Dry erase boards are in briefing rooms and are pretty common these days.  Chalkboards are disappearing.  They make me feel more academic.  Seriously.  Holding chalk makes me feel more intelligent.  As soon as I realize this newfound sense of self satisfaction comes from holding chalk in my hand I immediately feel stupid.  And I should.  I am still embarrassed that those thoughts even cross my mind.  

 

I will agree a marker just doesn't have the feel of chalk, but it's not enough to outweigh the other benefits for me. Of course, chalk is much more eco friendly too.

5 hours ago, magnemoe said:

Knew an mathematician, he did doctorate after engineering on university,  he was doing modeling, as in trying to make simulations work. 
Kind of edge with programming as you have to know how the computers do math. Think that is the main employment, same as most software developers end up making custom modules for firms. 

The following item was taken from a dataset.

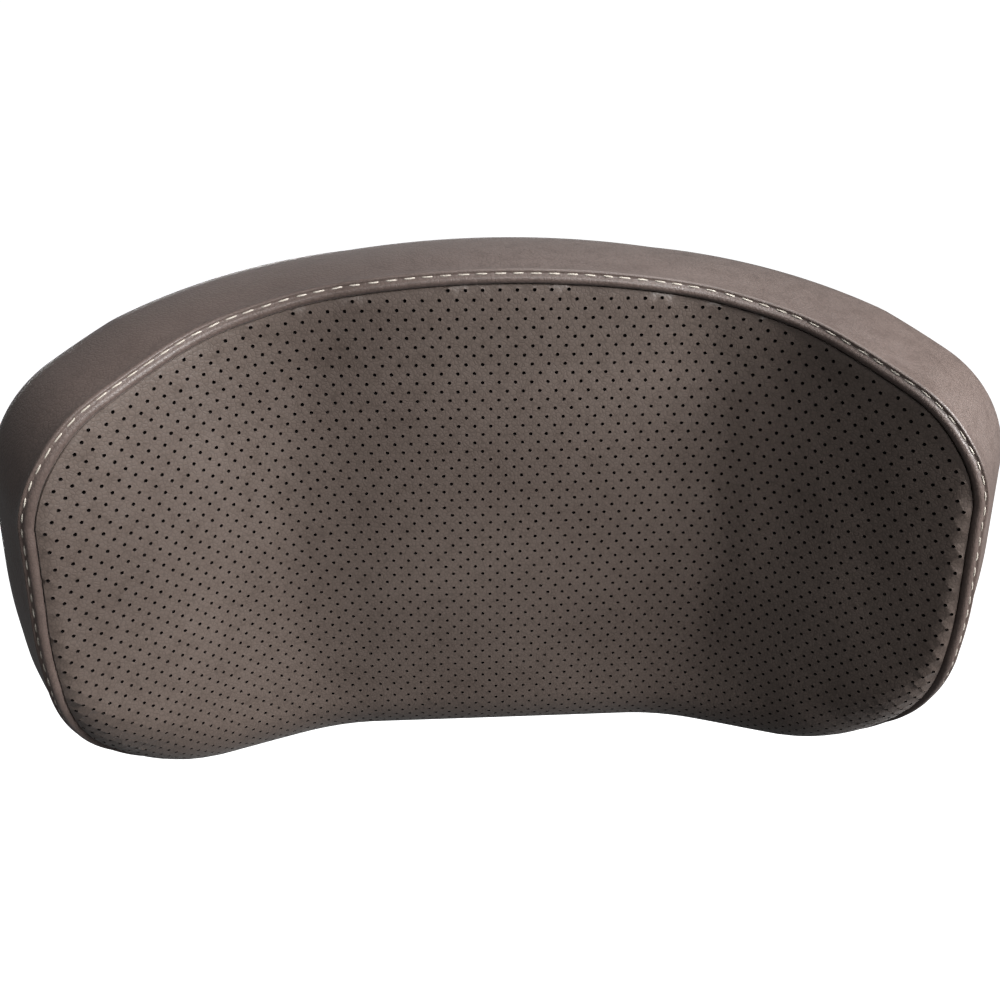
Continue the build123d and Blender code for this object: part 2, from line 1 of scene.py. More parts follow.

Theoretical chemistry has become big because of simulations, you try loads of stuff in an simulation and you find something interesting, then the next part is to make it real. 
You also need people to set the strategy for the search. 
And yes they have found multiple materials harder than diamond, don't know if any is commercial, know that stuff who is a bit weaker and way cheaper is.
And the real big ones is in biochemestry. 

No, you're describing computational chemistry which is different from theoretical. Computational chemists apply the theory others come up with, not to say theoretical chemists don't apply their own theories.